Concurrent proposers on a fresh key (contention)

Replica A and Replica C both try to write the same fresh key simultaneously. Both see no prior state and skip Prepare. With n=3, the fast quorum is 3 (all replicas), so at most one proposer can reach it. The loser falls back to the slow path on retry.

Replica A (leader)               Replica B               Replica C (leader)
  |                                 |                       |
  | [no value, no ballot]           |       [no value, no ballot]
  | [generate ballot (1, A)]        |   [generate ballot (1, C)]
  |                                 |                       |
  |--- Accept(val_a, 1,A) ----->|                       |
  |                                 |<-- Accept(val_c, 1,C) --
  |                                 |                       |
  |                  [B accepts (1,A)]                      |
  |                  [then sees (1,C) > (1,A)]              |
  |                                 |                       |
  |<------- HigherBallot ----------|                       |
  |                                 |----------- Ok ------->|
  |                                 |                       |
  | [only 1/3, no fast quorum]      |   [3/3, fast quorum reached]
  | [ConsensusFailed]               |                       |
  |                                 |           [commit local tx]
  |                                 |<--- Commit(val_c) ----|
  |<---------- Commit(val_c) ------|                       |
  |                                 |                       |
  | [retry: read local]             |                       |
  | [sees committed val_c]          |                       |
  | [AlreadyCommitted or            |                       |
  |  ExpectedValueDoesNotMatch]     |                       |
  |                                 |                       |
  v                                 v                       v

The replica-ID component of the ballot is the tiebreaker. When two leaders use the same counter, the higher replica ID wins Accept at any replica that sees both requests. Since fast quorum requires all replicas for n=3, the lower-ID leader cannot reach quorum.

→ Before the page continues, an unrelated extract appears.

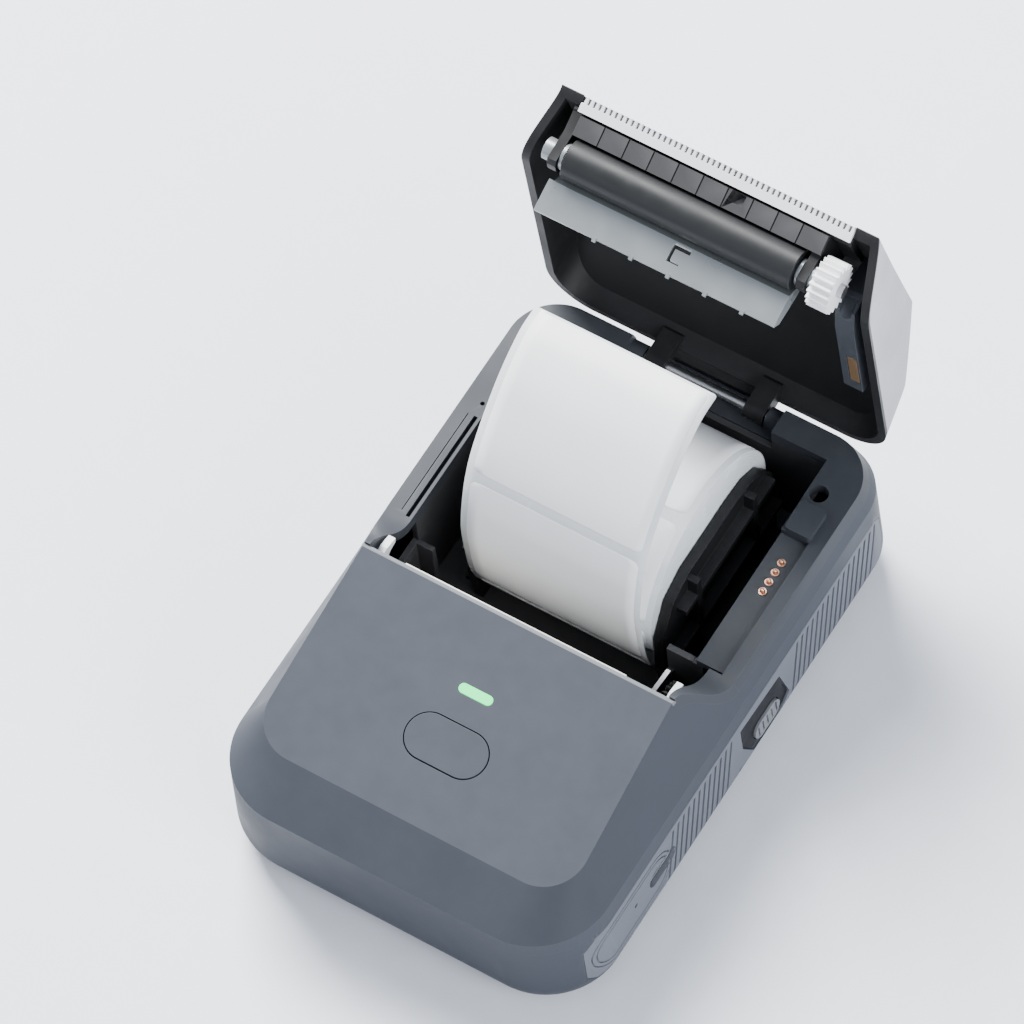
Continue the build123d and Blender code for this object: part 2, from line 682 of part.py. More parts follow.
def label_strip():
    """The free end of the labels, standing up in front of the roll, as a chain of short arcs."""
    line = Spline(*STRIP_PATH, tangents=[(-1, 0), (1, -0.15)])

    def beside(share, offset):
        spot = line @ share
        along = line % share
        return (spot.X - offset * along.Y, spot.Y + offset * along.X)

    edges = []
    for offset in (STRIP_THICK / 2, -STRIP_THICK / 2):
        for arc in range(STRIP_ARCS):
            shares = [arc / STRIP_ARCS, (arc + 0.5) / STRIP_ARCS, (arc + 1) / STRIP_ARCS]
            edges.append(ThreePointArc(*[beside(share, offset) for share in shares]))
    for share in (0, 1):
        edges.append(Line(beside(share, STRIP_THICK / 2), beside(share, -STRIP_THICK / 2)))
    return extrude(Plane.YZ.offset(ROLL_X - ROLL_WIDTH / 2) * make_face(edges), ROLL_WIDTH)


def head_bracket():
    """The steel bracket that carries the print head and the catch shaft."""
    plate = box(-33.0, 26.0, 53.4, 54.4, 17.0, 42.0)
    foot = box(-33.0, 26.0, 46.6, 54.4, 21.8, 22.8) - box(-20.0, 14.0, 46.0, 52.0, 21.0, 24.0)
    ears = [
        side_prism([(53.4, 10.6), (58.0, 10.6), (58.0, 17.6), (54.4, 20.0), (53.4, 20.0)], x, x + 1.0)
        for x in (-33.0, 25.0)
    ]
    bracket = plate + foot + ears
    return bracket - rod(LATCH_Y, LATCH_Z, SHAFT_RADIUS + RUN_FIT, -40, 40)


def head_sink():
    """The aluminium carrier behind the heating plate."""
    sink = box(-29.8, 23.6, 56.4, 58.2, 27.0, 40.0)
    ribs = [box(-26.0 + 9.0 * k, -25.0 + 9.0 * k, 55.6, 56.5, 28.0, 39.0) for k in range(6)]
    return sink + ribs


def print_head():
    """The ceramic heating plate with its glazed line."""
    plate = box(-29.3, 23.1, 58.2, 59.2, 29.0, 40.0)
    return plate + rod(59.15, PLATEN_Z, 0.35, -28.4, 22.2)


def head_springs():
    """Two leaf springs that press the head to the platen."""
    springs = []
    for x in (-23.6, 12.4):
        points = [(54.4, 29.6), (54.8, 29.6), (56.4, 33.3), (56.4, 34.7), (54.8, 38.4), (54.4, 38.4),
                  (54.4, 37.9), (55.7, 34.6), (55.7, 33.4), (54.4, 30.1)]
        springs.append(side_prism(points, x, x + 4.8))
    return Compound(springs)


def latch_shaft():
    """The steel cross shaft of the catch."""
    return rod(LATCH_Y, LATCH_Z, SHAFT_RADIUS, -35.2, 38.2)


def catch_hook(x0, x1):
    """One catch hook, upright from the cross shaft with a beak on top."""
    shape = [
        (53.6, 11.6), (56.4, 11.6), (57.6, 14.0), (57.2, 20.0), (57.6, 38.6), (59.4, 41.0), (61.6, 41.6),
        (61.8, 42.8), (58.6, 43.6), (56.6, 42.8), (55.4, 39.0), (55.0, 20.0), (52.6, 15.6),
    ]
    hook = side_prism(shape, x0, x1)
    hook += box(x0 - 0.4, x1 + 0.1, 56.3, 57.5, 36.2, 37.4)
    return hook - rod(LATCH_Y, LATCH_Z, SHAFT_RADIUS, x0 - 1, x1 + 1)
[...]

Learner catch-up (reconfiguration)

A new datacenter joins the cluster. The coordinator (which runs on Replica A) adds the new replica as Joining, broadcasts the updated config so live commits reach it, then starts catch-up. The joining replica pages the changelog from one active source while also applying live commits that arrive concurrently.

Replica A (coordinator)          Replica B (source)      Replica C (joining)
  |                                 |                       |
  | [detect new DC (C)]             |                       |
  | [health check OK]               |                       |
  | [add C as Joining to config]    |                       |
  |                                 |                       |
  |--- UpdateConfig(+C joining) -->|                       |
  |--- UpdateConfig(+C joining) -------------------------------->|
  |                                 |                       |
  | [config broadcast done]         |                       |
  | [live commits now reach C]      |                       |
  |                                 |                       |
  |--- BeginLearning ------------------------------------------>|
  |                                 |                       |
  |                                 |       [choose B as source]
  |                                 |<-- ChangelogRead(cursor=0, N)
  |                                 |--- [{k1,v1},{k2,v2}] --->|
  |                                 |           [apply k1, k2] |
  |                                 |                       |
  |                                 |--- Commit(k3,v3) --->|
  |                                 |               [apply k3] |
  |                                 |                       |
  |                                 |<-- ChangelogRead(cursor=page1.last)
  |                                 |--- [{k3,v3}] -------->|
  |                                 |          [k3 exists, no-op]
  |                                 |                       |
  |                                 |<-- ChangelogRead(cursor=page2.last)
  |                                 |--- empty page -------->|
  |                                 |        [catch-up complete]
  |                                 |                       |
  |<----------- UpdateReplicaStatus(Active) ----------------|
  |                                 |                       |
  | [mark C Active, bump epoch]     |                       |
  |--- UpdateConfig(C active) ---->|                       |
  |--- UpdateConfig(C active) --------------------------------->|
  | [trigger changelog GC]          |                       |
  |                                 |                       |
  v                                 v                       v

The key safety property is idempotency. A committed value that arrives via both a live Commit and the changelog page is applied only once because the second write is a no-op when kv/{key}/value already exists.

Key Layout

All new consensus state lives under each replica's v2 UDB subspace. There is no shared global log or shared ballot counter.

/rivet/epoxy_v2/
    replica/{replica_id}/
        config = ClusterConfig

        kv/{key}/value = CommittedValue { value, version, mutable }
        kv/{key}/ballot = Ballot
        kv/{key}/accepted = KvAcceptedValue { value, ballot, version, mutable }
        kv/{key}/cache = CommittedValue { value, version, mutable }

        changelog/{versionstamp} = ChangelogEntry { key, value, version, mutable }

Legacy committed values remain read-only under /rivet/epoxy/replica/{replica_id}/kv/{key}. Reads still check committed_value, then value, in that legacy subspace so old actors remain visible after the hard cutover.

`config`

The current cluster configuration for this replica. This includes the coordinator replica id, the config epoch, and every replica's status and peer URLs.

`kv/{key}/value`

The committed value for key.

Immutable keys write CommittedValue { value, version = 1, mutable = false } and never change again.
Mutable keys overwrite this record with a higher version on every successful commit.
Legacy raw values are still readable and are treated as version = 0, mutable = false.

`kv/{key}/ballot`

The highest ballot this replica has seen for key. A replica will not accept proposals with a lower ballot. Ballots are (counter, replica_id) tuples compared lexicographically (counter first, then replica_id as tiebreak). Each ballot is scoped to one logical user key. There is no shared ballot across unrelated keys.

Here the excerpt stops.